Déjà avec un seul c'est compliqué
Le saint suaire a toujours intrigué les scientifiques. Vrai ou faux linceul du Christ, de nombreuses tentatives ont été menées pour vérifier son authenticité. L'Eglise commença par ne pas du tout le reconnaître comme une sainte relique puis autorisa son ostentation. Elle se refusa à le laisser étudier par les savants pour finalement l'autoriser. Les résultats n'allant pas dans son sens, d'autres scientifiques à sa botte trouvèrent des contre-arguments prouvant qu'il s'agit du vrai suaire. La foi a assurément ses propres doutes et c'est sur cette thématique que trois auteurs se sont penchés.
« Trois Christs » nous présente trois possibles quant au suaire. On y trouve des personnages communs aux trois histoires dont les principaux sont Luc, le sculpteur venu terminer le retable de l'église de Lirey en Champagne durant la semaine sainte, Geoffroy de Charny, le maître des lieux revenu de guerroyer contre l'anglais, son épouse Isabelle, la machiavélique, et le chanoine qui veille au maintien de la foi.

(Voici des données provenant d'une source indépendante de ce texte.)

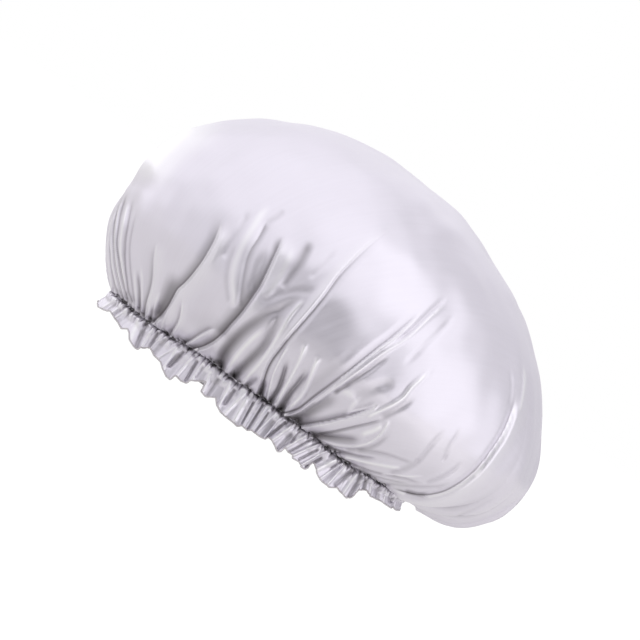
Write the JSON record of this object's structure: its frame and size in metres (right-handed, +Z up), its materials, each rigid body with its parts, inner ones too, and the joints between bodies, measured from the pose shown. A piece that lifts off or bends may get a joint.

Luc va se trouver impliqué dans les trois variations et c'est lui qui va changer l'histoire. Lors de la première histoire, il est présumé que Dieu existe et que le suaire est bien réel, même si Luc se voit confié la création d'un faux pour le peuple, car le seigneur de Charny veut garder le vrai pour lui seul. Dans la seconde variation, Dieu n'existe pas et il faudra à Luc créer un faux suaire, mais où trouver un corps ? Les hommes d'église et de pouvoir seront alors prêts à tout pour donner à la cité un suaire qui fera venir de nombreux pèlerins.
Enfin dans la troisième histoire, le Christ sera radioactif. En effet, une des hypothèses pour expliquer les marques du linceul est la radioactivité. Mais, par définition, la radioactivité n'a qu'un temps et risque de s'effacer au final. De même, elle n'est pas sans conséquence sur les populations. Luc sera encore une fois pris à partie, mais son aspect christique sera exploité par la populace et les maîtres des lieux.
L'aspect remarquable de ces trois histoires réside dans le vaste puzzle qui les compose. En effet, une image pourra être utilisée par différentes histoires. Il en va de même pour les textes. Ces visions alternatives qui se succèdent donnent un goût particulier à cette bande dessinée. La postface argumentée nous donne un éclairage global de toutes les thèses et de l'historique du suaire. Le recyclage, l'appui historique et les différentes variations à partir des mêmes graphismes et dialogues donnent à l'ensemble une incroyable force créatrice et novatrice.
« Trois Christs » est l'œuvre commune de trois auteurs. D'abord il y a Valérie Mangin qui est la scénariste et qui a su créer les trois variations sur le thème du suaire. Ensuite Denis Bajram, à qui on doit également la fabuleuse UW1, est le dessinateur et surtout le coloriste de toutes ces histoires. Les couleurs sont un assemblage de pixels qui gardent une imprécision très agréable dans la texture et s'accorde parfaitement avec le flou qui entoure ce mystère. Enfin Fabrice Neaud est l'auteur de la préface et des postfaces qui ponctuent brillamment les variations et y apportent la touche scientifique et hypothétique de toute l'histoire. A noter que cette bande dessinée est dors et déjà retenue pour le prochain Festival d'Angoulême. Etrange et ingénieux.